Requirements —
All lines from the one with "Write part 3" through the one with "of the jacket's", and only those, are to be reproduced exactly, both ends included.

Provided material —
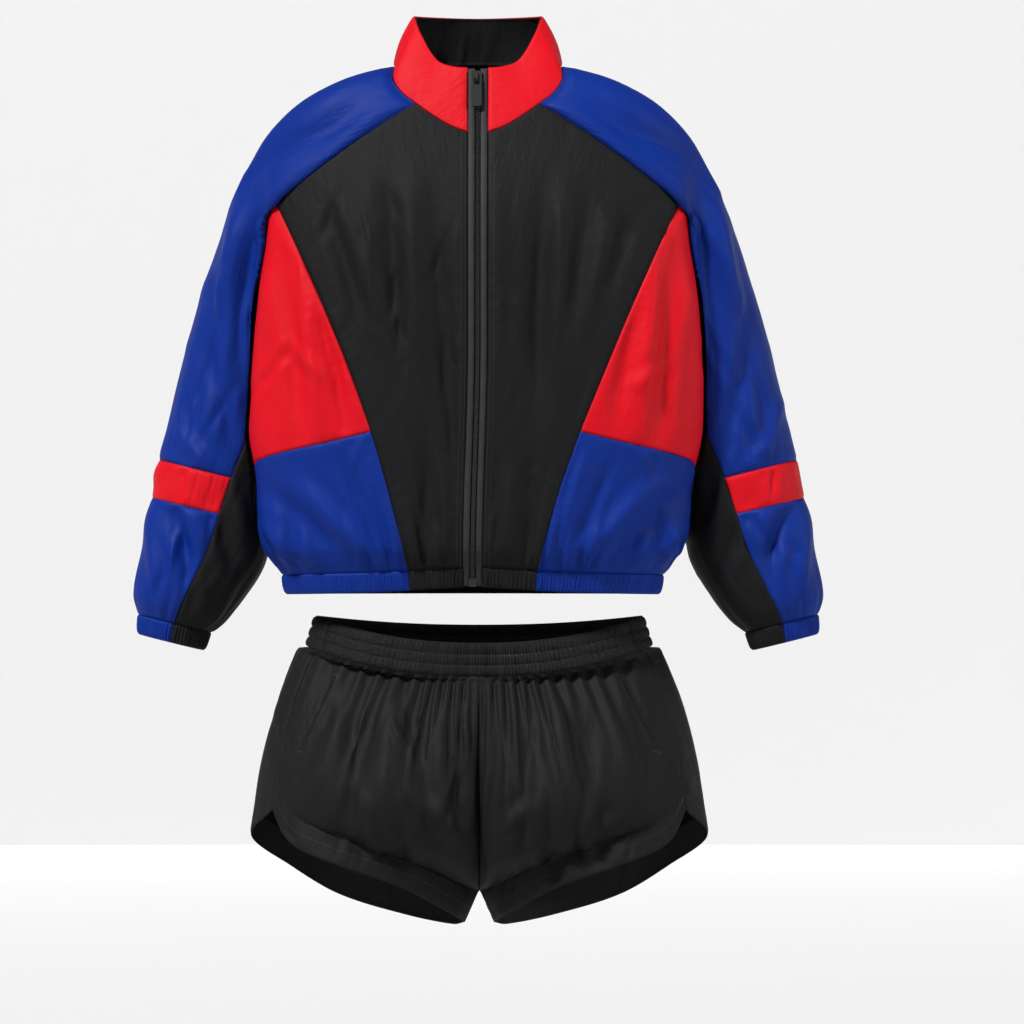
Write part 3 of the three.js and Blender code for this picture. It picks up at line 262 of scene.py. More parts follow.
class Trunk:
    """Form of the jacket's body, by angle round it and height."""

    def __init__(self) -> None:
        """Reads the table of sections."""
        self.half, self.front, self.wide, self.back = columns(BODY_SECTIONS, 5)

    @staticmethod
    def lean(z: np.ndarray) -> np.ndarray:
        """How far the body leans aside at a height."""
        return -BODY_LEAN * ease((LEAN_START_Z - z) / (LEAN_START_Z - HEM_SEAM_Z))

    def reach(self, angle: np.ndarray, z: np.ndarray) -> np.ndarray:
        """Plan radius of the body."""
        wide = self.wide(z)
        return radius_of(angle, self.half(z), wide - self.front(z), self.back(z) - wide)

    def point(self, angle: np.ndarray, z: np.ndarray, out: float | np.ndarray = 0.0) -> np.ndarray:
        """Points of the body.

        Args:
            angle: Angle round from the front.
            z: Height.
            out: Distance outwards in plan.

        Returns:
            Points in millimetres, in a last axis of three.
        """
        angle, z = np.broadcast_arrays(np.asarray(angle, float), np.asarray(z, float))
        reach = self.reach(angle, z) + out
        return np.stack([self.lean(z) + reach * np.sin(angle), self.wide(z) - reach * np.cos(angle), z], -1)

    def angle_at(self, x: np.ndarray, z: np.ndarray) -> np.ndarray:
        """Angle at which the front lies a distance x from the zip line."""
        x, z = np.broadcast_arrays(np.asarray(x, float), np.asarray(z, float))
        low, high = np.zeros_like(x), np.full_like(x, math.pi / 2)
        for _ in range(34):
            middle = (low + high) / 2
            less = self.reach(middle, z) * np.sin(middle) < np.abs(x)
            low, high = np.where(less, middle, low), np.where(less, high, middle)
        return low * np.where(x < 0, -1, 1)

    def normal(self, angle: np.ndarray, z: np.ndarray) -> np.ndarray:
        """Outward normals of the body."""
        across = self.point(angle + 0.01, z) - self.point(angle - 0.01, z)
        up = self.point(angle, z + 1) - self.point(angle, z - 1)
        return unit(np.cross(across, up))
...
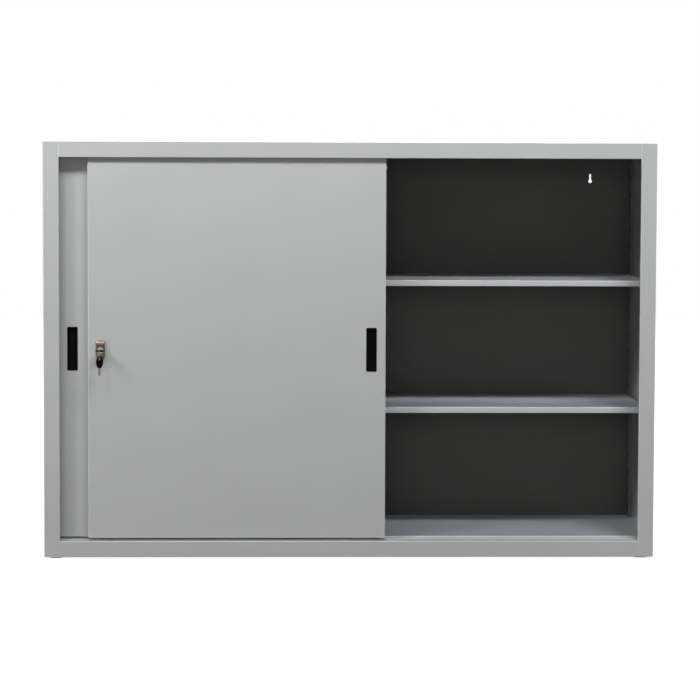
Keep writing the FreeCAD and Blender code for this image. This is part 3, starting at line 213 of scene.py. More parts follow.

Task answer —
Write part 3 of the three.js and Blender code for this picture. It picks up at line 262 of scene.py. More parts follow.
class Trunk:
    """Form of the jacket's body, by angle round it and height."""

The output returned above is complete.